An **animator** is an artist who creates images, known as frames, which give an illusion of movement called [animation](/source/Animation) when displayed in rapid sequence. Animators can work in a variety of fields including film, television, and video games. Animation is closely related to [filmmaking](/source/Filmmaking) and like filmmaking is extremely labor-intensive, which means that most significant works require the collaboration of several animators. The methods of creating the images or frames for an animation piece depend on the animators' artistic styles and their field.

Other artists who contribute to [animated cartoons](/source/Animated_cartoon), but who are not animators, include [layout](/source/Page_layout) artists (who design the backgrounds, lighting, and camera angles), [storyboard artists](/source/Storyboard_artist) (who draw panels of the action from the script), and [background artists](/source/Background_artist) (who paint the "scenery"). Animated films share some [film crew](/source/Film_crew) positions with regular live action films, such as director, producer, sound engineer, and editor, but differ radically in that for most of the history of animation, they did not need most of the crew positions seen on a physical set.

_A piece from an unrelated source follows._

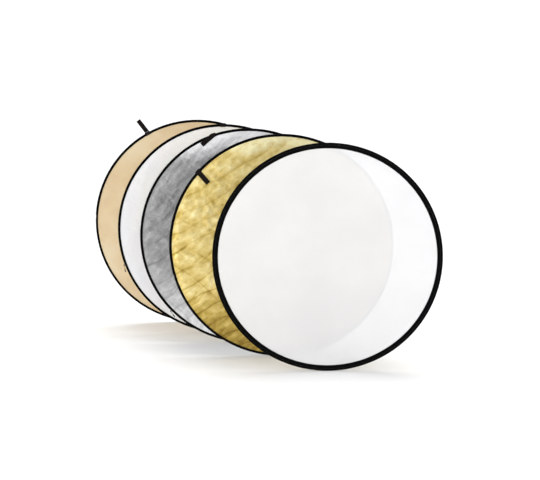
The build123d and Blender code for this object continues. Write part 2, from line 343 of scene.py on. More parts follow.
def foil_cloth(name, stops, painted_light_stops, headings, roughness, contrast):
    """Coated metallic cloth, creased all over, with its longer creases along two headings.

    Its tone is painted light and shade by height above the floor, a painted reflection of
    its room. Its folds are painted lighter on their ridges and darker in their valleys, and
    painted shade lines along the bottoms of its creases are strongest low down.
    """
    kit = new_material(name)
    main, cross = headings
    wave, line = crease_lines(kit, main, 0.08, 4.5, 0.15)
    cross_wave, cross_shade_line = crease_lines(kit, cross, 0.13, 6.0, 0.1)
    small_wave, small_shade_line = crease_lines(kit, main + 16, 0.034, 4.0, 0.2)
    crinkle = facets(kit, 34, along(kit, main, 1.4))
    fine = facets(kit, 95)
    patches = noise(kit, 9, 4, along(kit, main, 1.4), 0.5)
    grain = noise(kit, 70, 5, along(kit, main, 1.2))
    grain_share = 0.22
    # Painted reflection and shade: the tone follows the height above the floor.
    shade = arithmetic(kit, "ADD", painted_height_light(kit, painted_light_stops), -grain_share / 2)
    shade = arithmetic(kit, "ADD", shade, arithmetic(kit, "MULTIPLY", grain, grain_share))
    # Painted light and shade on the folds and crinkles: lighter on ridges, darker in valleys.
    for value, amount in (
        (patches, 0.45),
        (crinkle, 0.34),
        (wave, 0.18),
        (cross_wave, 0.14),
        (small_wave, 0.07),
    ):
        offset = arithmetic(kit, "SUBTRACT", value, 0.5)
        change = arithmetic(kit, "MULTIPLY", offset, amount * contrast)
        shade = arithmetic(kit, "ADD", shade, change)
    # Painted shade lines along the crease valleys, weighted to be strongest towards the bottom.
    slack = painted_height_light(kit, [(0.25, 1.0), (0.75, 0.35)])
    for value, amount in ((line, 0.6), (cross_shade_line, 0.32), (small_shade_line, 0.26)):
        wear_and_painted_shade = arithmetic(kit, "MULTIPLY", value, amount * contrast)
        shade = arithmetic(kit, "SUBTRACT", shade, arithmetic(kit, "MULTIPLY", wear_and_painted_shade, slack))
    link(kit, tones(kit, shade, stops), kit.shader.inputs["Base Color"])
    wear = stretch(kit, noise(kit, 60, 5), roughness - 0.05, roughness + 0.09)
    link(kit, wear, kit.shader.inputs["Roughness"])
    kit.shader.inputs["Metallic"].default_value = 0.85
    layers = [(wave, 0.003, 0.6), (cross_wave, 0.003, 0.5), (small_wave, 0.001, 0.7)]
    layers = [(height, distance, strength * contrast) for height, distance, strength in layers]
    layers += [(crinkle, 0.002, 0.5), (fine, 0.0008, 0.35), (weave(kit, 0.0007), 0.00006, 0.25)]
    bump(kit, layers)
    return kit.material


def gold_cloth():
    stops = [
        (0.0, (0.27, 0.17, 0.03)),
        (0.3, (0.48, 0.345, 0.08)),
        (0.5, (0.65, 0.495, 0.165)),
        (0.7, (0.78, 0.64, 0.28)),
        (1.0, (0.93, 0.86, 0.52)),
    ]
    # Painted shade and light by height: dark near the bottom, light near the top.
    painted_light_heights = [(0.08, 0.12), (0.3, 0.42), (0.45, 0.5), (0.8, 0.5), (0.99, 0.55), (1.06, 0.95)]
    return foil_cloth("gold_cloth", stops, painted_light_heights, (27, -33), 0.36, 0.85)


def silver_cloth():
    stops = [
        (0.0, (0.16, 0.16, 0.16)),
        (0.3, (0.29, 0.29, 0.29)),
        (0.5, (0.43, 0.43, 0.435)),
        (0.75, (0.69, 0.69, 0.70)),
        (1.0, (0.96, 0.96, 0.97)),
    ]
    # Painted reflection by height: light at the bottom and the top, darker between.
    painted_light_heights = [(0.05, 0.95), (0.25, 0.5), (0.45, 0.3), (0.74, 0.28), (0.93, 0.42), (1.03, 1.0)]
    return foil_cloth("silver_cloth", stops, painted_light_heights, (38, -42), 0.38, 0.45)


def white_cloth():
    kit = new_material("white_cloth")
    patches = noise(kit, 7, 4, along(kit, 60, 2), 0.4)
    stops = [(0.35, (0.80, 0.81, 0.87)), (0.65, (0.86, 0.87, 0.91)), (1.0, (0.95, 0.95, 0.97))]
    # Painted light: the cloth is made paler near its bottom and near its top.
    painted_top_and_bottom_light = painted_height_light(kit, [(0.1, 0.3), (0.3, 0), (0.85, 0), (1.08, 0.5)])
    shade = arithmetic(kit, "ADD", patches, painted_top_and_bottom_light)
    link(kit, tones(kit, shade, stops), kit.shader.inputs["Base Color"])
    link(kit, stretch(kit, noise(kit, 50, 4), 0.34, 0.5), kit.shader.inputs["Roughness"])
    kit.shader.inputs["Sheen Weight"].default_value = 0.15
    bump(kit, [(facets(kit, 40), 0.003, 0.2), (weave(kit, 0.0006), 0.00008, 0.3)])
    return kit.material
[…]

In hand-drawn Japanese animation productions, such as in [Hayao Miyazaki](/source/Hayao_Miyazaki)'s films, the key animator handles both layout and key animation. Some animators in Japan such as [Mitsuo Iso](/source/Mitsuo_Iso) take full responsibility for their scenes, making them become more than just the key animator.

## Specialized fields

Animators often specialize. One important distinction is between [character animators](/source/Character_animation) (artists who specialize in character movement, [dialogue](/source/Dialogue), acting, etc.) and [special effects animators](/source/Special_effect) (who animate anything that is *not* a character; most commonly vehicles, [machinery](/source/Machinery), and natural phenomena such as rain, snow, and water).

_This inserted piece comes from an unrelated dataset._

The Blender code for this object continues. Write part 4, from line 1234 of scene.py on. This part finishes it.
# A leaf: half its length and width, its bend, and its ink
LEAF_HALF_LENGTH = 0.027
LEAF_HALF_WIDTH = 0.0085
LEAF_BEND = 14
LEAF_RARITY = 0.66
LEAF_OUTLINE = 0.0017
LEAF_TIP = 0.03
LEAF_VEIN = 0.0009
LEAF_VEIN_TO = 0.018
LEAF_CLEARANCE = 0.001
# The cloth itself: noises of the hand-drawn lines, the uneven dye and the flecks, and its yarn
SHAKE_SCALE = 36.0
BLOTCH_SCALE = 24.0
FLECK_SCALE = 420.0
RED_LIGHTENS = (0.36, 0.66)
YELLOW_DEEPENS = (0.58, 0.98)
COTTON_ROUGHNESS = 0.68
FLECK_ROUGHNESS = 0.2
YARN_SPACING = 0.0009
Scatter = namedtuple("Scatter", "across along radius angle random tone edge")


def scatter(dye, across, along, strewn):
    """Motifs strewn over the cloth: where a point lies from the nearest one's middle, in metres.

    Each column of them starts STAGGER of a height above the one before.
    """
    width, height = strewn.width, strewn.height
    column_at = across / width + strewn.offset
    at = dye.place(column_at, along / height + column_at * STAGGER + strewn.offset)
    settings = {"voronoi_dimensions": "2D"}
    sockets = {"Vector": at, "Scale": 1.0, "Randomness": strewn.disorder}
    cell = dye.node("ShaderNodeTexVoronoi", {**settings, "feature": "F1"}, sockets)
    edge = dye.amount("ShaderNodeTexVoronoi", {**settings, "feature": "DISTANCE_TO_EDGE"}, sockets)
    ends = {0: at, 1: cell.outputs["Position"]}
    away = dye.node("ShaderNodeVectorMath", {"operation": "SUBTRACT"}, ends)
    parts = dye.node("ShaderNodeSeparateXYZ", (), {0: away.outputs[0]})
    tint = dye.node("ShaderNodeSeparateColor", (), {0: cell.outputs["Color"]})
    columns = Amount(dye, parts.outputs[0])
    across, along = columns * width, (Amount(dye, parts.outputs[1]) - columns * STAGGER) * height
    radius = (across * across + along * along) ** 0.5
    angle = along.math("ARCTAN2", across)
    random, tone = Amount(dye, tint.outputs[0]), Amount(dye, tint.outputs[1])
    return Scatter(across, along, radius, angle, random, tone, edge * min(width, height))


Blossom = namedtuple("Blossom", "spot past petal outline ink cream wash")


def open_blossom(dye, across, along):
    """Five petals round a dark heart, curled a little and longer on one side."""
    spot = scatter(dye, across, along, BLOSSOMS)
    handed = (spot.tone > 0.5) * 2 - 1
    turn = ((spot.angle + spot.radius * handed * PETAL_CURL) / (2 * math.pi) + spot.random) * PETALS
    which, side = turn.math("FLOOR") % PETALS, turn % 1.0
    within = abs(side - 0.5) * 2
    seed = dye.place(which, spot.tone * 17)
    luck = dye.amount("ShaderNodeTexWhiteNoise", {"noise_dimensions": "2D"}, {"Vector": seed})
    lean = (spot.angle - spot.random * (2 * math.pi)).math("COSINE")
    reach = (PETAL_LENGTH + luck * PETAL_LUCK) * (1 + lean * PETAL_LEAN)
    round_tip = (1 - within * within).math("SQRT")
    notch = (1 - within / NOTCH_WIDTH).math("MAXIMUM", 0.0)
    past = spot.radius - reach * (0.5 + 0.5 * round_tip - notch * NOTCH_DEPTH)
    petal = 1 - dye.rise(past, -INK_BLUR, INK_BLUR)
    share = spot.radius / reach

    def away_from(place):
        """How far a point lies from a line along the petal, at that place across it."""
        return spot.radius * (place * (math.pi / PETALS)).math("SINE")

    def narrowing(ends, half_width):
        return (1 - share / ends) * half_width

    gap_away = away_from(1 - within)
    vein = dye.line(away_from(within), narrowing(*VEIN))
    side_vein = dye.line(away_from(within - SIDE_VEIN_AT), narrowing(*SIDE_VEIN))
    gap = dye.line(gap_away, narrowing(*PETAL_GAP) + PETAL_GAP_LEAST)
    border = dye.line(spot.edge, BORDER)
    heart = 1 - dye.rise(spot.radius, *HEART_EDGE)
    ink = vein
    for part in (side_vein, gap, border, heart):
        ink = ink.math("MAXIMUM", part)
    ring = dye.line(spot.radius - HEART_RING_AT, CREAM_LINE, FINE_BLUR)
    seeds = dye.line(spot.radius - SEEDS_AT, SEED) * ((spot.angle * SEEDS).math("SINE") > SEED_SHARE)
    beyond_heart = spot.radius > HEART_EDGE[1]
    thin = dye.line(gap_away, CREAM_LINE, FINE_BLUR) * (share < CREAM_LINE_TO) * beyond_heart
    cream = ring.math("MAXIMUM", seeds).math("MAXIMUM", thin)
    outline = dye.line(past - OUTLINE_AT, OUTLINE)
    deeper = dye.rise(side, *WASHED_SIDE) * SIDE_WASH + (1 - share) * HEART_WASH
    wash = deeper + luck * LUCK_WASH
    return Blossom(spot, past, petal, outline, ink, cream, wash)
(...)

[Stop motion](/source/Stop_motion) animators do not draw their images, instead they move models or cut-outs frame-by-frame,[1] famous animators of this genre being [Ray Harryhausen](/source/Ray_Harryhausen) and [Nick Park](/source/Nick_Park).

Stop-motion animated character from *[20 Million Miles to Earth](/source/20_Million_Miles_to_Earth)* (1957)

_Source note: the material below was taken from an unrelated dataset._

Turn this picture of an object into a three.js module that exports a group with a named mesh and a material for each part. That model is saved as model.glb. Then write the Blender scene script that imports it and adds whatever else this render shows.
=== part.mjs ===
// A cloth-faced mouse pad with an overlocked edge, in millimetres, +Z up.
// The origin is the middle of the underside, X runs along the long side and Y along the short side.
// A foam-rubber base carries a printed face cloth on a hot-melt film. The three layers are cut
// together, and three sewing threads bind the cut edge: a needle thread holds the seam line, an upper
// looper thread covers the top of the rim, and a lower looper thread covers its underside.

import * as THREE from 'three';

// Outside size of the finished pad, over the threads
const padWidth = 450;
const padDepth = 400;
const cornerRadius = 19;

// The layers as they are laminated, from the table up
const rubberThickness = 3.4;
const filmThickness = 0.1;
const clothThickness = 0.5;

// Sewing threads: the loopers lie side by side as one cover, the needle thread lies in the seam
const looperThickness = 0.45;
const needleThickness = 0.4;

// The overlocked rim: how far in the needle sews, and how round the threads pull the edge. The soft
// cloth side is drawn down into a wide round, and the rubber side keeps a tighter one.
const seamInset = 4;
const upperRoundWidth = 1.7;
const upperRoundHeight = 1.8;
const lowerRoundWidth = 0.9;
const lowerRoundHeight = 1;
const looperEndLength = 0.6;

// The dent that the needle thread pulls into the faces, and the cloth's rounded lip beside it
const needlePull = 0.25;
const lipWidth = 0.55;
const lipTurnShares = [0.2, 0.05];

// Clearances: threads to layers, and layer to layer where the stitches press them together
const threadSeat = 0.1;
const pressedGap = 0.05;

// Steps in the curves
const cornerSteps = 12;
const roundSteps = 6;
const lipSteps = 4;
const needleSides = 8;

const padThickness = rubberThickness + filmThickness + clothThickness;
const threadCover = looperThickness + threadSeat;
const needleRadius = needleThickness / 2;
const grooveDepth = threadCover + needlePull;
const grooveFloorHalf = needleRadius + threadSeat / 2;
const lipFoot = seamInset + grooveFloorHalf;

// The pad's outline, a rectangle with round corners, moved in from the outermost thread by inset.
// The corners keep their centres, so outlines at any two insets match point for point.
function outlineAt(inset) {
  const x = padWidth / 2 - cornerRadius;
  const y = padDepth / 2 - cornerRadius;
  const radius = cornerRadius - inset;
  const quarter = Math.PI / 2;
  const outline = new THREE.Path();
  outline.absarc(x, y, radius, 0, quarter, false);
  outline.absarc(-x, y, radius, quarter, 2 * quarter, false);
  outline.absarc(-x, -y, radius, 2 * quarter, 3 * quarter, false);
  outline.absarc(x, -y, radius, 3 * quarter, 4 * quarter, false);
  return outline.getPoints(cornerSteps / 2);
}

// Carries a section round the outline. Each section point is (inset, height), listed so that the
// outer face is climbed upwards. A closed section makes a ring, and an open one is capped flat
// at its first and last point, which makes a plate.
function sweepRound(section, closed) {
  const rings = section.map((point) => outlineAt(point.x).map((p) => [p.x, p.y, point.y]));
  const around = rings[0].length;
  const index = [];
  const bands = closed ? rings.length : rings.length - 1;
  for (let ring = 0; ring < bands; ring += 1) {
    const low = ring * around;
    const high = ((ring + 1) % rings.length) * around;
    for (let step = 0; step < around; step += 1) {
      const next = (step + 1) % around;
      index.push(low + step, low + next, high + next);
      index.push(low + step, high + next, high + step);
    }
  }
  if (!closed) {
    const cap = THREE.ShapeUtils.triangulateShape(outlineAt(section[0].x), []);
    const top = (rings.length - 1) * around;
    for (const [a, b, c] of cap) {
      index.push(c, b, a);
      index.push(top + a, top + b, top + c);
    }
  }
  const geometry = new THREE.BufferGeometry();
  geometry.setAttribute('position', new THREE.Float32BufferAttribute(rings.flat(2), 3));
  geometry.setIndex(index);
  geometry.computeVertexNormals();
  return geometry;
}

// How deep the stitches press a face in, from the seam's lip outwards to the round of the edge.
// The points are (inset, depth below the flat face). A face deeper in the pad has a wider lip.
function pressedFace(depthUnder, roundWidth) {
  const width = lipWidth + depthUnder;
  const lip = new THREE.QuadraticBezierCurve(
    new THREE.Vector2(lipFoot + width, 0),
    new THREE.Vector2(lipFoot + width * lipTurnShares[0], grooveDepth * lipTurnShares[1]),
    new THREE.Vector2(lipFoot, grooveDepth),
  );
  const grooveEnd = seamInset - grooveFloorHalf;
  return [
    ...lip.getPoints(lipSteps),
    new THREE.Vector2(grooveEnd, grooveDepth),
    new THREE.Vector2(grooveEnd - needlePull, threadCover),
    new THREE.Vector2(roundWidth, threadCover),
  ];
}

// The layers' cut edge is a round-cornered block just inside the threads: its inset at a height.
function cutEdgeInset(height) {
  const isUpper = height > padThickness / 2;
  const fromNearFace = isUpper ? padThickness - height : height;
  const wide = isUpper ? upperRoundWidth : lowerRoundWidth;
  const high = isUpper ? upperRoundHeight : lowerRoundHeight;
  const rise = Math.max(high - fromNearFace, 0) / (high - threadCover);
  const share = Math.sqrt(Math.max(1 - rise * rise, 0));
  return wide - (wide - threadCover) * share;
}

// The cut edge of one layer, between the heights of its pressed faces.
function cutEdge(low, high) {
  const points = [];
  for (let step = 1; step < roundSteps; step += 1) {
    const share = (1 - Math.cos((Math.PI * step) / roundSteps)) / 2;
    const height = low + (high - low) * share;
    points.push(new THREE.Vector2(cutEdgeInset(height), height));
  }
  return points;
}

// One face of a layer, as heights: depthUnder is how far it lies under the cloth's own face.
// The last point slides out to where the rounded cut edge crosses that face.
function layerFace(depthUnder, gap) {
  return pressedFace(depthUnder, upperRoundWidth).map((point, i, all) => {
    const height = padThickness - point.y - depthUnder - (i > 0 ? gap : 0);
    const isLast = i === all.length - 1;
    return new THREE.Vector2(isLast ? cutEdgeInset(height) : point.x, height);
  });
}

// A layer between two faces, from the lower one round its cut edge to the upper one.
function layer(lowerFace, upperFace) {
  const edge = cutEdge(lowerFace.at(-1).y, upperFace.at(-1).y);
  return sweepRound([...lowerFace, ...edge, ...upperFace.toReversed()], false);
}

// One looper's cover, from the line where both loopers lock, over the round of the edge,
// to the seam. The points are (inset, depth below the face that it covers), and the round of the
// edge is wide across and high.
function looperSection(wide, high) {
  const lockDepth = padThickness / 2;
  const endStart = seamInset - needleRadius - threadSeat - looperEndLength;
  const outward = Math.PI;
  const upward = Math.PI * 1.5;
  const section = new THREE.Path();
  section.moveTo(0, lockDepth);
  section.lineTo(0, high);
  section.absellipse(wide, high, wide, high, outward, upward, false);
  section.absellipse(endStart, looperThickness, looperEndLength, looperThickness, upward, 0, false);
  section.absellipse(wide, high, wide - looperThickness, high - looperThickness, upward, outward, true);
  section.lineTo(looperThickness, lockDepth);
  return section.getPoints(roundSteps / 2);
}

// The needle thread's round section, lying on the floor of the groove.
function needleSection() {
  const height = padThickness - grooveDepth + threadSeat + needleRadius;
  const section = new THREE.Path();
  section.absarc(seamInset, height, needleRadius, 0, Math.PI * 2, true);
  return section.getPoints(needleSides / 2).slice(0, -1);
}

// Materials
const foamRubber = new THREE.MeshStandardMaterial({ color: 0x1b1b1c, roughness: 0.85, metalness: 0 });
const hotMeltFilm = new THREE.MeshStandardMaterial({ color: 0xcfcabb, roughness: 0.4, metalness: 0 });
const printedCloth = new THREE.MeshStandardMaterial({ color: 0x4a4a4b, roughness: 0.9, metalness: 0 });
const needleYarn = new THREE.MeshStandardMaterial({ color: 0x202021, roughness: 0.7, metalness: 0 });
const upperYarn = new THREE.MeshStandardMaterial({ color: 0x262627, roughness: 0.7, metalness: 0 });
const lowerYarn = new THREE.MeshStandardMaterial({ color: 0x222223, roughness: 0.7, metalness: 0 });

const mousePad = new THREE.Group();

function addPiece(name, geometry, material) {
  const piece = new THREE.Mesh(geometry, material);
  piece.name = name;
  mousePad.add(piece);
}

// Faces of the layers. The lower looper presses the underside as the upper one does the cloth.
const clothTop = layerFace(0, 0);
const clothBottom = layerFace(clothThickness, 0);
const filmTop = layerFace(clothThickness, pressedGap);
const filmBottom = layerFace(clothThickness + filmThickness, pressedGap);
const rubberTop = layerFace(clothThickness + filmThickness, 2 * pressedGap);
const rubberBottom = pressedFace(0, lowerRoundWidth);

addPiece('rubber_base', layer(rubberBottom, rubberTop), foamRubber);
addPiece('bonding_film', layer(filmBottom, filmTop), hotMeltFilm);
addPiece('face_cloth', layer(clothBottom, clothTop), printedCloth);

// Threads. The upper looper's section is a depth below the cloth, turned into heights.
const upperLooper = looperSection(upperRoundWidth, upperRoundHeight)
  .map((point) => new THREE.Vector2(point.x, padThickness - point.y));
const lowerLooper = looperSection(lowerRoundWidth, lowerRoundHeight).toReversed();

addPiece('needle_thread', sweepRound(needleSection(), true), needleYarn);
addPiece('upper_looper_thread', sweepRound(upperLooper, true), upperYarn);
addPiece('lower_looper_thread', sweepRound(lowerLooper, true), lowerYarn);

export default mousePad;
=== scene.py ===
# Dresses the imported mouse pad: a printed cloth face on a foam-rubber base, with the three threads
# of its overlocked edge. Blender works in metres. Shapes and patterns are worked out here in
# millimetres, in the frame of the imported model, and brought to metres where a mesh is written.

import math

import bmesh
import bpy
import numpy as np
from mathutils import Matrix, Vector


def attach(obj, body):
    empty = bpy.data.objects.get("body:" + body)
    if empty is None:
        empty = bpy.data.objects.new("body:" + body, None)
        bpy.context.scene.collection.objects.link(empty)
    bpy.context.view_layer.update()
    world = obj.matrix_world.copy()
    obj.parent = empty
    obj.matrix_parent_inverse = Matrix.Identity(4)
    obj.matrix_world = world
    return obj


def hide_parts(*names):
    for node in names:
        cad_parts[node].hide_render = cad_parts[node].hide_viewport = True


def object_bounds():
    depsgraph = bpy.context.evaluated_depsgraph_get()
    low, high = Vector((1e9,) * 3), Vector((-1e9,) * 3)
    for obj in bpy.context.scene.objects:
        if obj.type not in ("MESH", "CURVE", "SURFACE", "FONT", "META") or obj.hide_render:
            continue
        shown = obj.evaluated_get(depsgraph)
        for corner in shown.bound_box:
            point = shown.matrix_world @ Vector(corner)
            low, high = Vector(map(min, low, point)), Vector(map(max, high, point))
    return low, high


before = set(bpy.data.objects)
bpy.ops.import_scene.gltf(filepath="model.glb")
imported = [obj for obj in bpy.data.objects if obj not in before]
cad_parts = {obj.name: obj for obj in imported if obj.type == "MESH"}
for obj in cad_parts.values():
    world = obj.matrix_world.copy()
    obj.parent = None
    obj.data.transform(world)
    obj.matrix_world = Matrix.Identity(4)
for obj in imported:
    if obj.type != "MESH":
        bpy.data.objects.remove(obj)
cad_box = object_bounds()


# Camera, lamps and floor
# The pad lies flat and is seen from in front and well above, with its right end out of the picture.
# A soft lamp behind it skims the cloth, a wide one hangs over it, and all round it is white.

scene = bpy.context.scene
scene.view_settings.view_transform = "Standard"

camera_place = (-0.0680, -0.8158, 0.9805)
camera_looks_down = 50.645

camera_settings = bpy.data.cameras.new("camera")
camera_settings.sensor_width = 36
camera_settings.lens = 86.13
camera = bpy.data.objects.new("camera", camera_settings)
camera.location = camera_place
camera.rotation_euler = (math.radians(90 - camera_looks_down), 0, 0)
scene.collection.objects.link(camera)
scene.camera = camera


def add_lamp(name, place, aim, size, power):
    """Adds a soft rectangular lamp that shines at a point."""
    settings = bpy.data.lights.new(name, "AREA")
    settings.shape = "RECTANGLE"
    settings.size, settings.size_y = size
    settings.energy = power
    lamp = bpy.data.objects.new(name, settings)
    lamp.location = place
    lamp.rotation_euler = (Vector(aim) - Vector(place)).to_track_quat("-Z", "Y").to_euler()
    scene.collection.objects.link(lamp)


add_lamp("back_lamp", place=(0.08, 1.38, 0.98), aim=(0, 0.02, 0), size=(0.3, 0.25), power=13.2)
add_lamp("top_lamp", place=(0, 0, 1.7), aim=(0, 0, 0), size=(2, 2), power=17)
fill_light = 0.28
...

## Inbetweeners and cleanup artists

In large-scale productions by major studios, each animator usually has one or more assistants, "[inbetweeners](/source/Inbetweening)" and "[clean-up](/source/Cleanup_(animation)) artists", who make drawings between the "key poses" drawn by the animator, and also re-draw any sketches that are too roughly made to be used as such.[2] The terms "assistant animator" and "clean-up artists" tend to be used in place of each other.[3] Usually, a young artist seeking to break into animation is hired for the first time in one of these categories, and can later advance to the rank of full animator (usually after working on several productions).

## Methods

Historically, the creation of animation was a long and arduous process. Each frame of a given scene was hand-drawn, then transposed onto celluloid, where it would be traced and painted. These finished "cels" were then placed together in sequence over painted backgrounds and filmed, one frame at a time.[4]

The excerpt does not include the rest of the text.